Objective
Look through the material and copy each line holding "with".

═════ Collected material

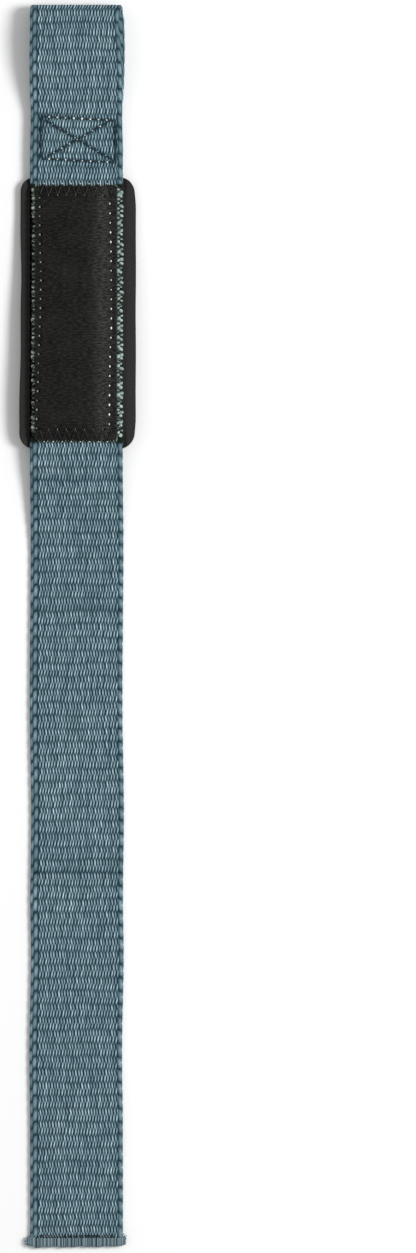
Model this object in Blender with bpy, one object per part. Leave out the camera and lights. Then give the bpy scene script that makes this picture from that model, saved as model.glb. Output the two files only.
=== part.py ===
"""A weightlifting strap as it lies on a floor. One strip of cotton webbing is folded over into an open
loop at one end and bound with thread at the other. A wrist pad lies under it, and a cover patch lies
on it over the pad.

Metres, +Z up. The loop's fold is at +Y, and the origin is on the floor under the middle of the strap.
Places along the strap are distances from the outside of the loop's fold, towards the bound end."""

from collections import namedtuple
import math

import bmesh
import bpy

# Driving dimensions of the webbing
STRAP_LENGTH = 0.5026  # from the loop's fold to the bound end, as it lies
WEB_WIDTH = 0.0380
WEB_THICKNESS = 0.0023
WEB_SIDE_SHIFT = -0.0005  # from the pad's middle to the webbing's middle
CLEARANCE = 0.0003  # between surfaces that touch

# Driving dimensions of the loop and of the lap, where both layers are sewn together
LOOP_LENGTH = 0.0450
LOOP_HEIGHT = 0.0110
LOOP_SKEW = 0.0008  # how far a layer strays sideways
LOOP_NARROWING = 0.0015  # how much narrower the upper layer is, as its sides curl where it leaves the fold
LAP_LENGTH = 0.0245
PINCH = 0.0003  # how far the first row of the lap's stitches draws each side in
PINCH_REACH = 0.0140

# Driving dimensions of the wrist pad
PAD_LENGTH = 0.1100
PAD_WIDTH = 0.0470
PAD_CORNER_RADIUS = 0.0060
PAD_BORDER_THICKNESS = 0.0034  # beside the webbing
PAD_SIDE_THICKNESS = 0.0032  # under the webbing's sides
PAD_CROWN = 0.0008  # how much thicker it is under the webbing's middle
PAD_EDGE_ROUNDING = 0.0005
PAD_FILL_RUN = 0.0120  # from its end, pressed flat by stitches, to its full thickness
PAD_LIFT = 0.0039  # how far its underside arches off the floor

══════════

Completed task
Model this object in Blender with bpy, one object per part. Leave out the camera and lights. Then give the bpy scene script that makes this picture from that model, saved as model.glb. Output the two files only.
loop at one end and bound with thread at the other. A wrist pad lies under it, and a cover patch lies